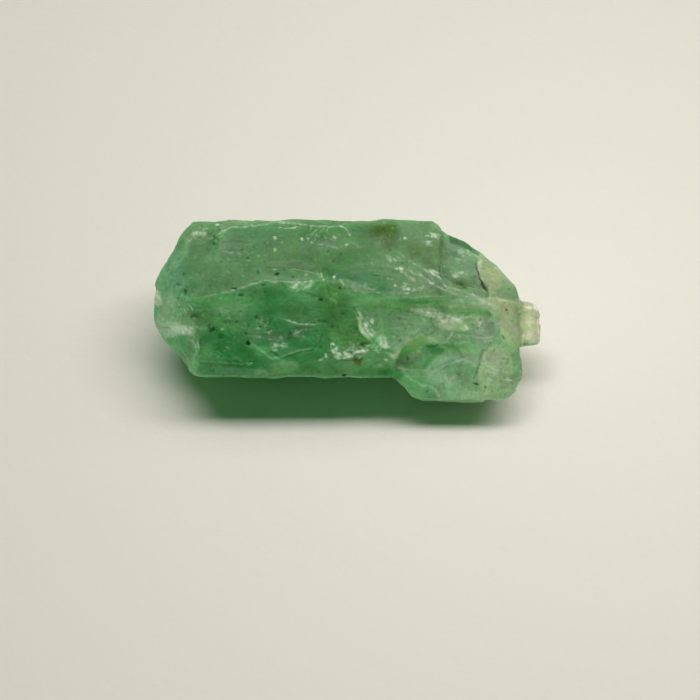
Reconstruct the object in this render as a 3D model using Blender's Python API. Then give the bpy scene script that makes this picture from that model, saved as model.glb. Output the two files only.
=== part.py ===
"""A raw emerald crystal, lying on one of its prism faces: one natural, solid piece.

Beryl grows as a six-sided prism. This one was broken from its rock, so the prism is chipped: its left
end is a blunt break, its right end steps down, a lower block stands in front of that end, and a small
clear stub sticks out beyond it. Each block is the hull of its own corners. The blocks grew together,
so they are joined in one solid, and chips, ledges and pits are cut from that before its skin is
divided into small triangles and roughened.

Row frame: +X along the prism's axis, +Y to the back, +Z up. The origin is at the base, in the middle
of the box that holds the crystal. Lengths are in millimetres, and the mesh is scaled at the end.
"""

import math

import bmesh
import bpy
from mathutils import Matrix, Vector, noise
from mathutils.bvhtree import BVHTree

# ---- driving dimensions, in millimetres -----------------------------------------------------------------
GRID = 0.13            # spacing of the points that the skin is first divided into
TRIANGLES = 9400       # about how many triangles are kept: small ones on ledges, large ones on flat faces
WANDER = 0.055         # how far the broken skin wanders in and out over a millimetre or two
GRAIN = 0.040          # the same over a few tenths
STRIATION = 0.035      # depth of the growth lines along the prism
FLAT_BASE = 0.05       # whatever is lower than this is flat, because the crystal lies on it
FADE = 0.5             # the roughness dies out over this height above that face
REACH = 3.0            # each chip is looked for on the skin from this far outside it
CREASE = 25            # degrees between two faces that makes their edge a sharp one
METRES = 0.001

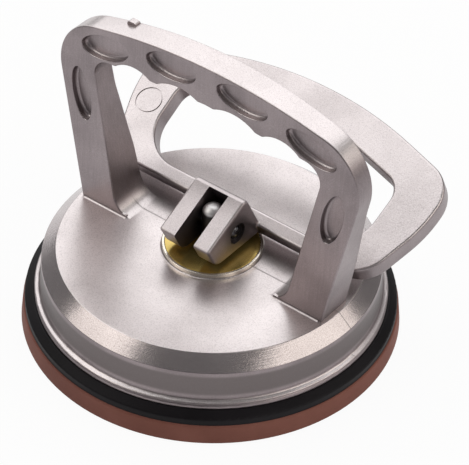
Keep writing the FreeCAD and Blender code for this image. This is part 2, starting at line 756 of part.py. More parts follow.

━━━━━━━━━━

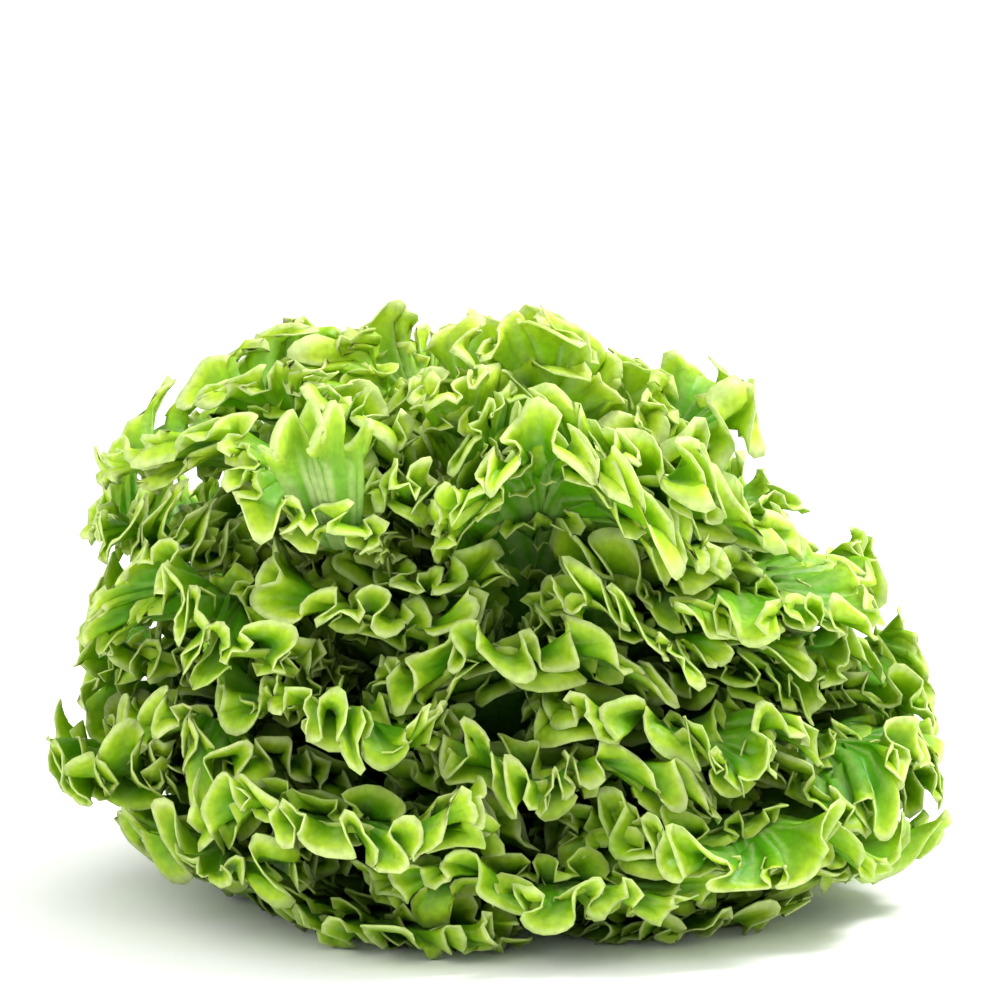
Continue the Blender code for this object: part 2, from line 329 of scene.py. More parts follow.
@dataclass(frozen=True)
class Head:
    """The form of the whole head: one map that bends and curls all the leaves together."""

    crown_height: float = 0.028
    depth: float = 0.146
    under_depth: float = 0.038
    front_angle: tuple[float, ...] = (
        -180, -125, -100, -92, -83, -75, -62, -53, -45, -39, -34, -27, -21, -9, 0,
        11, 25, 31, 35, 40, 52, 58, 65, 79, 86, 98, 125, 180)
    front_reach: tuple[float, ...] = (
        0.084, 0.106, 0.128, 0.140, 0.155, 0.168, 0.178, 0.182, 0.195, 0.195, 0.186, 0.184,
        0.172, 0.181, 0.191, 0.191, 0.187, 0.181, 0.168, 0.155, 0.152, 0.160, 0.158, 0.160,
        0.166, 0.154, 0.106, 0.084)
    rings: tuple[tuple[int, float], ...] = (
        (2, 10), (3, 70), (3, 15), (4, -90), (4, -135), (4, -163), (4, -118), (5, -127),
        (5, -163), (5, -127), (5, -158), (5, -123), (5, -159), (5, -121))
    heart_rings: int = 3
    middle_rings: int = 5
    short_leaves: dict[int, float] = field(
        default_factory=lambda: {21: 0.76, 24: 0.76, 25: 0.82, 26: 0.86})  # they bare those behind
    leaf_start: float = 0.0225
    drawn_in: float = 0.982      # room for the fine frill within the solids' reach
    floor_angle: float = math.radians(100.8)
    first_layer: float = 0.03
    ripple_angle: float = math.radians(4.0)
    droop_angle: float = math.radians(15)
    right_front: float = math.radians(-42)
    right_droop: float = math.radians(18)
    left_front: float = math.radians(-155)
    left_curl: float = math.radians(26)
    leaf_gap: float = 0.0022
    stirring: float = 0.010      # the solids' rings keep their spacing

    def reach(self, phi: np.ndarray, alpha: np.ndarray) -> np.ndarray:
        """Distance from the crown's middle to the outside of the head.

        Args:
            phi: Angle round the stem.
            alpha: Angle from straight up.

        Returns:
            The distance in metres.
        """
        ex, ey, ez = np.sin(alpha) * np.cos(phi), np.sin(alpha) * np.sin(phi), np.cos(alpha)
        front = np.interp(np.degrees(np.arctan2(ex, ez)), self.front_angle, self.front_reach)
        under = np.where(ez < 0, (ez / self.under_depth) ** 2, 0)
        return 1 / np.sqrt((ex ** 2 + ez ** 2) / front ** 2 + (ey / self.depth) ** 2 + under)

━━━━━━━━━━

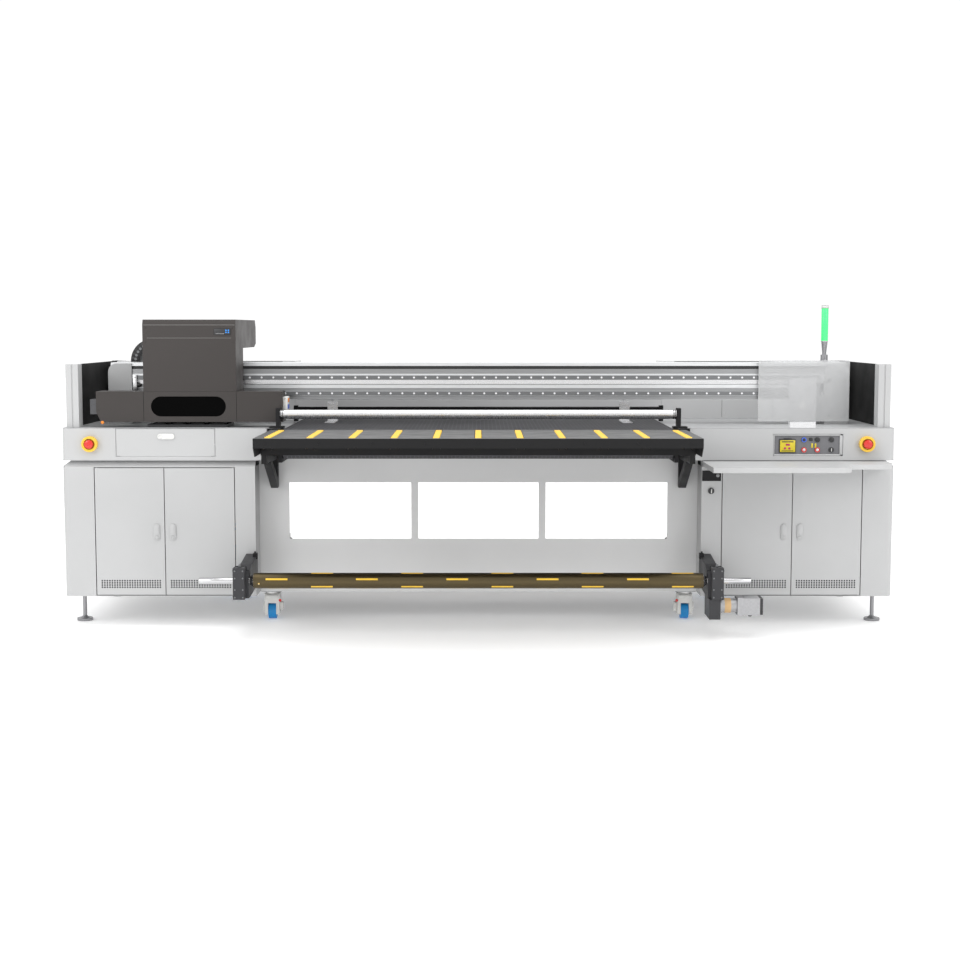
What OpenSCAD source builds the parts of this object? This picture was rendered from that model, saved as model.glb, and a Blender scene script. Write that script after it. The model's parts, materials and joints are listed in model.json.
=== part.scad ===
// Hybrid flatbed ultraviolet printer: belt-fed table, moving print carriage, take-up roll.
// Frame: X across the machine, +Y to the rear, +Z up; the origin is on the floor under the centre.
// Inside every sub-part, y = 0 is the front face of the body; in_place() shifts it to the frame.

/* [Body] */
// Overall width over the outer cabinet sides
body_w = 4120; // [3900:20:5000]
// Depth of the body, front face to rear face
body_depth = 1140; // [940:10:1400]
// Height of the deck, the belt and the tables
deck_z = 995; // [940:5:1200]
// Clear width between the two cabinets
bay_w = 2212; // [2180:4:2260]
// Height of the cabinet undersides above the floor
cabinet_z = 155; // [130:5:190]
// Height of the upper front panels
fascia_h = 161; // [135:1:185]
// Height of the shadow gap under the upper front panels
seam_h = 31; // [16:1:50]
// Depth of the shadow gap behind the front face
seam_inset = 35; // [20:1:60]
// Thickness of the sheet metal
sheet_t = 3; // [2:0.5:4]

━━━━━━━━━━

* **What is being asked**
Only lines holding the string "saved" are wanted; gather each one from the entries above.

* **Written solution**
Reconstruct the object in this render as a 3D model using Blender's Python API. Then give the bpy scene script that makes this picture from that model, saved as model.glb. Output the two files only.
What OpenSCAD source builds the parts of this object? This picture was rendered from that model, saved as model.glb, and a Blender scene script. Write that script after it. The model's parts, materials and joints are listed in model.json.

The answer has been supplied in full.